3Petitioner attempted to challenge his tax liability for 2007. The SO explained that she could not address his underlying liability for that year because it was not a subject of the levy notice.

4Although petitioner does not challenge his underlying liability for 2014, he seeks to contest his liability for 2007. But he did not (and could not) raise a proper challenge to that liability during the CDP hearing because it was not for a tax period “specified on the CDP Notice.” See sec. 301.6330-1(e)(3), Q&A-E2, Proced. & Admin. Regs. He is thus precluded from challenging his 2007 liability in this case. See Thompson v. Commissioner, 140 T.C. 173, 178 (2013).

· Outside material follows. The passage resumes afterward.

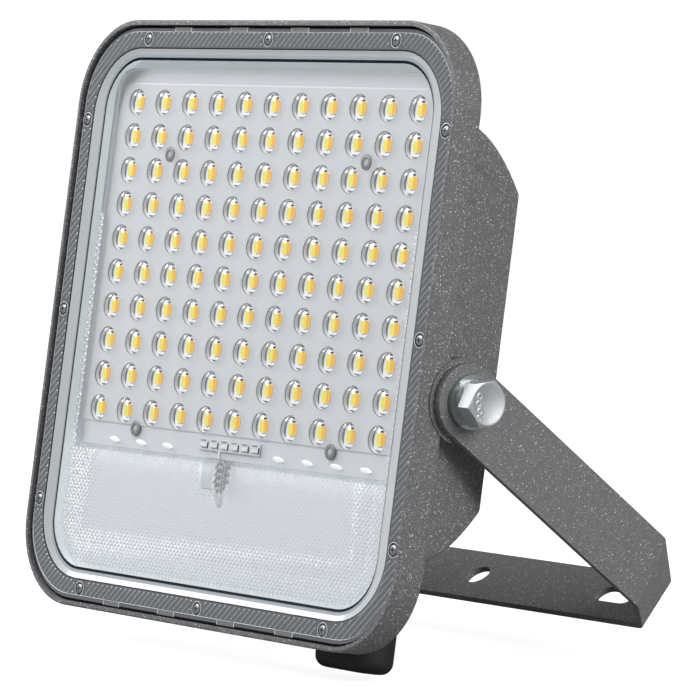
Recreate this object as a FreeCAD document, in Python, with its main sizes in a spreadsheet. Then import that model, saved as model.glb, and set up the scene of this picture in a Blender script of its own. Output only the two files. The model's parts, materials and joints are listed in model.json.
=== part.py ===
# Rechargeable LED floodlight: a square cast lamp that tilts in a folded strip bracket.
# Millimetres. Each lamp part is modelled lying on its back: x to the right, y up the face,
# z out of the face, with the origin in the middle of the rim's front edge.
import FreeCAD, Part
import math
import os
import re
import Sketcher
from FreeCAD import Placement, Rotation, Vector

SIZES = [
    # name, value, meaning
    ("lean", 9.23, "degrees that the lamp leans back as it stands"),
    ("rim_half", 116, "half the width and height of the rim"),
    ("rim_round", 33, "corner radius of the rim"),
    ("rim_depth", 13.5, "front to back of the rim"),
    ("rim_edge", 0.9, "rounding of the rim's front edge"),
    ("rim_back_edge", 2.5, "rounding of the rim's rear edge"),
    ("lip_wall", 2.0, "wall of the lip round the cover"),
    ("lip_gap", 0.5, "gap between lip and cover"),
    ("cover_sink", 1.65, "cover's flange below the rim's front"),
    ("flange_thick", 2.5, "thickness of the cover's flange"),
    ("step_in", 9.6, "rim's side to where the flange steps down"),
    ("step_wide", 6, "width of the sloping step round the window"),
    ("window_round", 20, "corner radius of the window"),
    ("window_sink", 2.9, "window below the rim's front"),
    ("window_thick", 2.3, "thickness of the window"),
    ("tab_wide", 10, "width of a clip notch in the cover's edge"),
    ("tab_deep", 2.2, "depth of a clip notch in the cover's edge"),
    ("tab_near", 18.7, "inner pair of clip notches from the middle"),
    ("tab_far", 54, "outer pair of clip notches from the middle"),
    ("gasket_thick", 1.0, "thickness of the gasket"),
    ("gasket_wide", 2.6, "width of the gasket"),
    ("ledge_in", 12, "rim's side to the edge of the front room"),
    ("floor_depth", 11.5, "depth of the ledge that the tray lies on"),
    ("box_in_side", 3.5, "rim's side to the back box where it leaves the rim"),
    ("box_in_end", 35, "rim's top edge to the back box where it leaves the rim"),
    ("mid_depth", 33, "depth where the box slopes more"),
    ("mid_slope", 9, "fall of the box's top and underside down to there"),
    ("back_depth", 46.5, "depth of the rear face"),
    ("side_slope", 9.5, "fall of the box's sides down to the rear face"),
    ("back_slope", 20.5, "fall of the box's top and underside down to the rear face"),
    ("box_round", 15, "corner radius of the back box"),
    ("box_wall", 3.0, "wall of the back box"),
    ("groove_wide", 5, "width of a cooling groove in the rear face"),
    ("groove_deep", 1.3, "depth of a cooling groove"),
    ("groove_end", 14.5, "ends of the grooves inside the rear face"),
    ("groove_step", 14, "spacing of the cooling grooves"),
    ("groove_side", 16.5, "outermost groove at least this far inside the rear face"),
    ("pivot_depth", 20.5, "pivot behind the rim's front"),
    ("pivot_drop", 19.8, "pivot below the middle of the face"),
    ("boss_radius", 16, "radius of the pivot boss"),
    ("boss_flat", 15.5, "pivot to the flat under the boss"),
    ("boss_proud", 0.5, "boss beyond the rim's side"),
    ("core_radius", 8.5, "radius of the boss's threaded core"),
    ("core_deep", 20.5, "length of the boss's threaded core"),
    ("core_end", 1, "bore beyond the end of the bolt"),
    ("bolt_radius", 5, "radius of the pivot bolt"),
    ("bolt_clear", 0.1, "radial clearance of the bolt in the bracket"),
    ("thread_clear", 0.05, "radial clearance of a screw in its thread"),
    ("bolt_long", 25, "length of the bolt under its head"),
    ("hex_across", 16, "across flats of the bolt head"),
    ("hex_high", 6.4, "height of the bolt head"),
    ("washer_radius", 10, "radius of the flat washer"),
    ("washer_thick", 2, "thickness of the flat washer"),
    ("spring_radius", 8.6, "radius of the spring washer"),
    ("spring_gap", 1.4, "gap in the spring washer"),
    ("spring_thick", 2.5, "thickness of the spring washer"),
    ("friction_thick", 0.5, "thickness of the friction washer"),
    ("strip_wide", 28, "width of the bracket strip"),
    ("strip_thick", 2.5, "thickness of the bracket strip"),
    ("arm_angle", 28.1, "degrees that the arms point down behind the lamp"),
    ("fold_reach", 113.9, "pivot to the first fold"),
    ("fold_skew", 8.5, "degrees that the first fold is off square"),
    ("fold_round", 4.0, "outer radius of the folds"),
    ("cross_tilt", 40, "degrees that the crossbar is turned from the face's normal"),
    ("cross_back", 141.7, "crossbar's middle behind the rim's front"),
    ("cross_drop", 86.3, "crossbar's middle below the middle of the face"),
    ("fold_in", 21.5, "outside of the arm to the crossbar's upper corner"),
    ("centre_radius", 5.25, "radius of the crossbar's centre hole"),
    ("slot_in", 17, "middle of a slot inside the crossbar's upper corner"),
    ("slot_long", 20, "length of a slot"),
    ("slot_wide", 9, "width of a slot"),
    ("led_side", 16, "outermost LEDs at least this far inside the lens plate"),
    ("led_top", 13.65, "top row of LEDs below the lens plate's top"),
    ("led_step_x", 17.28, "spacing of the columns"),
    ("led_step_y", 13.5, "spacing of the rows"),
    ("led_low", 14.7, "lowest row of LEDs at least this far above the lens plate's foot"),
    ("tray_gap", 0.5, "gap between the tray and the cavity wall"),
    ("tray_thick", 1.0, "thickness of the white tray"),
    ("board_thick", 1.0, "thickness of the LED board"),
    ("board_margin", 1.0, "LED board inside the lens plate's outline"),
    ("package_size", 6.4, "side of an LED package"),
    ("package_thick", 0.6, "thickness of an LED package"),
    ("lens_side", 1.5, "lens plate inside the front room's sides"),
    ("lens_top", 6, "lens plate inside the front room's top"),
    ("lens_up", 29, "lens plate's foot above the back box's underside"),
    ("lens_foot", 9, "border at the foot of the lens plate's field"),
    ("field_rise", 0.6, "field of the lens plate above its border"),
    ("lens_round", 10, "corner radius of the lens plate"),
    ("lens_border", 6, "border round the lens plate's field"),
    ("lens_skirt", 0.8, "depth of the skirt that stands on the LED board"),
    ("lens_thick", 1.3, "thickness of the lens plate"),
    ("dome_radius", 5.25, "radius of a lens dome"),
    ("dome_top", 3.2, "radius of a dome's flat top"),
    ("dome_high", 1.8, "height of a lens dome"),
    ("lens_screw_up", 8.3, "lower lens screws above the lens plate's foot"),
    ("screw_in_side", 5.8, "side cover screws inside the rim's side"),
    ("screw_in_end", 7.3, "top and bottom cover screws inside the rim's edge"),
    ("screw_in_row", 7, "outer cover screws inside the straight of the rim"),
    ("screw_radius", 1.25, "shank radius of the small screws"),
    ("screw_head", 2.3, "head radius of a cover screw"),
    ("screw_sink", 1.3, "counterbore of a cover screw"),
    ("screw_bite", 6.5, "length of a cover screw in the housing"),
    ("screw_short", 0.5, "end of a small screw before the end of its hole"),
    ("small_gap", 0.15, "radial gap round small screws and pins"),
    ("lens_head", 3.3, "head radius of a lens screw"),
    ("lens_head_high", 1.3, "height of a lens screw's head"),
    ("post_radius", 4, "radius of the posts under the tray"),
    ("post_gap", 2, "gap between the lower posts and the battery"),
    ("post_bite", 8, "length of a lens screw in its post"),
    ("terminal_half", 19, "half width of the terminal row"),
    ("terminal_gap", 1, "gap round the terminal row"),
    ("terminal_up", 5.5, "terminal row above the lens plate's foot"),
    ("terminal_high", 4.5, "height of the terminal row"),
    ("terminal_thick", 2.4, "thickness of the terminal row"),
    ("clip_size", 12, "width of the lead clip"),
    ("clip_gap", 2.8, "gap between terminal row and lead clip"),
    ("clip_x", 10, "lead clip left of the middle"),
    ("lead_hole", 13, "lead's hole in the tray above the back box's underside"),
    ("clip_thick", 4.2, "thickness of the lead clip"),
    ("lead_radius", 1.0, "radius of the LED lead"),
    ("lead_room", 1.2, "gap round the lead in its hole"),
    ("lead_in", 2, "lead inside the clip's right side"),
    ("lead_bend", 4, "bend radius of the LED lead"),
    ("lead_tail", 2, "length of the lead behind the tray"),
    ("plug_radius", 3, "radius of the lead's plug"),
    ("plug_long", 12, "length of the lead's plug"),
    ("cell_radius", 9.2, "radius of a battery cell"),
    ("cell_long", 65, "length of a battery cell"),
    ("cell_step", 19, "spacing of the cells"),
    ("cell_side", 8, "battery cradle inside the rear face"),
    ("cell_gap", 12, "least gap between the battery and the control board"),
    ("cradle_floor", 2, "floor of the battery cradle"),
    ("cradle_high", 7, "height of the battery cradle"),
    ("cradle_end", 1.5, "end walls of the battery cradle"),
    ("strap_wide", 14, "width of the battery strap"),
    ("strap_thick", 1.5, "thickness of the battery strap"),
    ("pcb_side", 9, "control board inside the rear face"),
    ("pcb_wide", 62, "width of the control board"),
    ("pcb_top", 4.5, "control board's top inside the rear face"),
    ("pcb_foot", 24.5, "control board's foot inside the rear face"),
    ("pcb_thick", 1.6, "thickness of the control board"),
    ("pcb_stand", 4, "height of the control board's stands"),
    ("pcb_inset", 5, "board screws from the board's edges"),
    ("stand_radius", 3.2, "radius of the control board's stands"),
    ("coil_radius", 8, "radius of the inductor"),
    ("coil_high", 8, "height of the inductor"),
    ("coil_up", 30, "inductor above the middle of the face"),
    ("capacitor_radius", 5, "radius of a capacitor"),
    ("capacitor_high", 16, "height of a capacitor"),
    ("capacitor_drop", 8, "capacitors below the middle of the face"),
    ("capacitor_apart", 12, "each capacitor from the middle of the board"),
    ("inlet_x", 67.5, "charging inlet right of the middle"),
    ("inlet_depth", 25, "charging inlet behind the rim's front"),
    ("inlet_proud", 3, "inlet's seat beyond the box's underside"),
    ("inlet_wall", 7, "wall under the inlet's nut"),
    ("inlet_boss", 12, "radius of the inlet's boss"),
    ("inlet_radius", 6, "thread radius of the inlet"),
    ("inlet_flange", 10, "radius of the inlet's flange"),
    ("inlet_flange_thick", 3, "thickness of the inlet's flange"),
    ("inlet_nose", 6.5, "radius of the inlet's nose"),
    ("inlet_nose_long", 12, "length of the inlet's nose"),
    ("inlet_jack", 3.6, "radius of the inlet's socket"),
    ("inlet_jack_deep", 10, "depth of the inlet's socket"),
    ("seal_thick", 1, "thickness of the inlet's seal"),
    ("nut_across", 17, "across flats of the inlet's nut"),
    ("nut_thick", 4, "thickness of the inlet's nut"),
    ("nut_room", 1, "gap round the inlet's nut"),
    ("cap_wide", 35, "width of the inlet cap"),
    ("cap_deep", 18, "front to back of the inlet cap"),
    ("cap_long", 35, "height of the inlet cap"),
    ("cap_round", 4, "corner radius of the inlet cap"),
    ("cap_clear", 0.15, "clearance of the cap on the nose"),
    ("cap_rib", 0.9, "width of a grip rib"),
    ("cap_rib_proud", 0.7, "height of a grip rib"),
    ("cap_rib_step", 1.9, "spacing of the grip ribs"),
    ("cap_rib_count", 7, "number of grip ribs"),
]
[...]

5Section 6343(a)(1)(D) provides that the Secretary shall release a levy if he “determine[s] that such levy is creating an economic hardship due to the financial condition of the taxpayer.” See sec. 301.6343-1(b)(4), Proced. & Admin. Regs. In Vinatieri v. Commissioner, 133 T.C. 392, 401 (2009), we held that it would be an abuse of discretion for a settlement officer to sustain a levy in circumstances where the statute would require its immediate release on “economic hardship” grounds. Petitioner brought to the SO's attention his temporary absence from the workforce due to his incarceration and his efforts to care for his wife, who had died from cancer two years previously. But he did not demonstrate “economic hardship due to * * * [his] financial condition.” See sec. 6343(a)(1)(D). We have previously rejected contentions of economic hardship where (as here) the SO made no finding of economic hardship and the taxpayer's financial information showed that “he could pay some monthly amount toward his outstanding liability.” Link v. commissioner, T.C. Memo. 2013-53, 105 T.C.M. (CCH) 1362, 1364-1365; see also Speltz v. Commissioner, 124 T.C. 165, 179 (2005) (rejecting a taxpayer's attempts to “redefine 'hardship' * * * in a manner different from that set forth in the regulations and * * * [IRM]”), aff'd, 454 F.3d 782 (8th Cir. 2006).

6Petitioner asserts that his housing and utility expenses have recently increased above the amounts allowed by the SO. The SO allowed him 100% of the housing and utility expenses that he claimed at the CDP hearing, and she did not abuse her discretion in doing so.